Charles Allen Speaks & Writes on Rediscovering Buddhism

Spilled Ink Issue 76 Jul, 2010

There are writers, and then there are Writers! The one writes a few books that may garner some critical attention; the other creates a masterpiece, or two, or a dozen or more. Charles Allen is one of the latter, a Writer of well over a dozen historical books about life in India during the British Raj, as well as of Tibet and, soon, Nepal.

Born in Kanpur (in India’s Uttar Pradesh) to a British officer’s family, he represents the sixth generation of his kin who have lived and worked on the subcontinent. It is quite a legacy, and one that he has ably morphed into a stellar career as a South Asian historian. Charles Allen’s writing is insightful and captivating, not the dry kind of history that we read in school. He often reveals whole new perspectives on his subjects, like his critical take on the Younghusband expedition into Tibet in 1903-04, and the great importance he ascribes to the Nepalese Buddhist sites of Lumbini and Kapilvastu, which other historians have overlooked.

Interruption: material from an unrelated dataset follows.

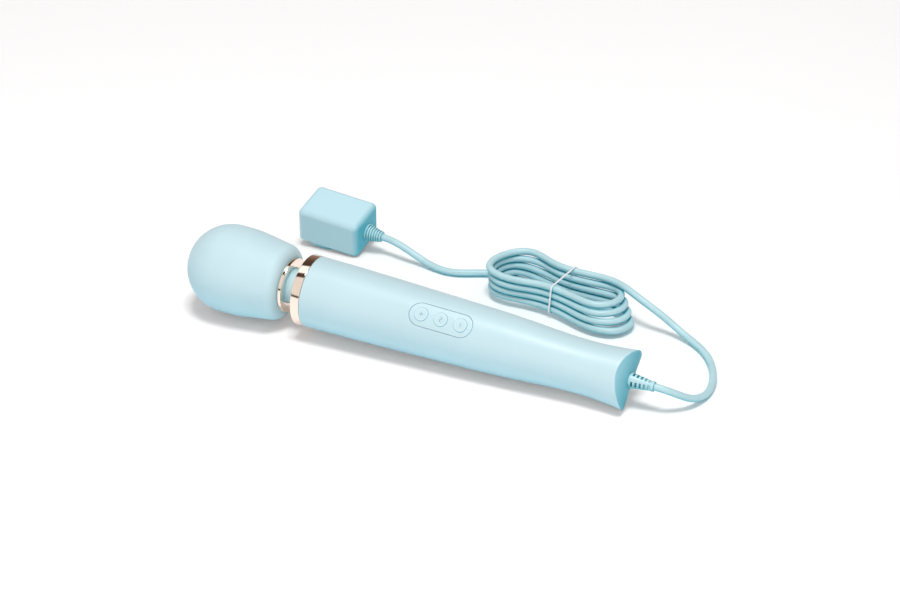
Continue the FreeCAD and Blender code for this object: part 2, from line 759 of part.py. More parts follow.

If you’ve read anything about the British Raj, or Tibet, you probably know one or more of Allen’s  books. His latest is Kipling Sahib: India and the Making of Rudyard Kipling, 1865-1900. All are good reads.

On January 29th, Charles Allen spoke to a packed room at the Baithak Restaurant in Kathmandu’s Babar Mahal Revisited on the subject of ‘Buddha Rediscovered: How the Historical Roots of Buddhism were Rediscovered’. The audience was extremely appreciative of his description and interpretation of the unearthing early Buddhist sites, and of the challenge of writing history.

He told us some of the fascinating stories about how the linguistic and philosophical roots and archaeological remnants of Buddhism have been uncovered over the past two centuries, with special attention to the Buddha’s birthplace at Lumbini. He praised Nepal’s General Khadga Shamsher for finding the famous Ashokan Pillar at that site, and he castigated those Europeans who ignored all this and claimed such discoveries for themselves.

Allen also spoke of the importance of Kapilvastu, where Siddhartha was raised, just a few miles west of Lumbini. And he decried the attempt by Nepal’s southern neighbor to claim that Kapilvastu is actually on their side of the border. His talk was illustrated with a number of slides, including photos of a treasure trove of jewellry dating to ancient Kapilvastu.

All of this is the focus of Charles Allen’s next book, highlighting the significance of Nepal in the establishment of Buddhist roots in South Asia. He is tentatively entitling it Rediscovering the Buddha... We look forward to its completion, and its addition  to our collection–another of the notable books by this eminent Writer of South Asian history.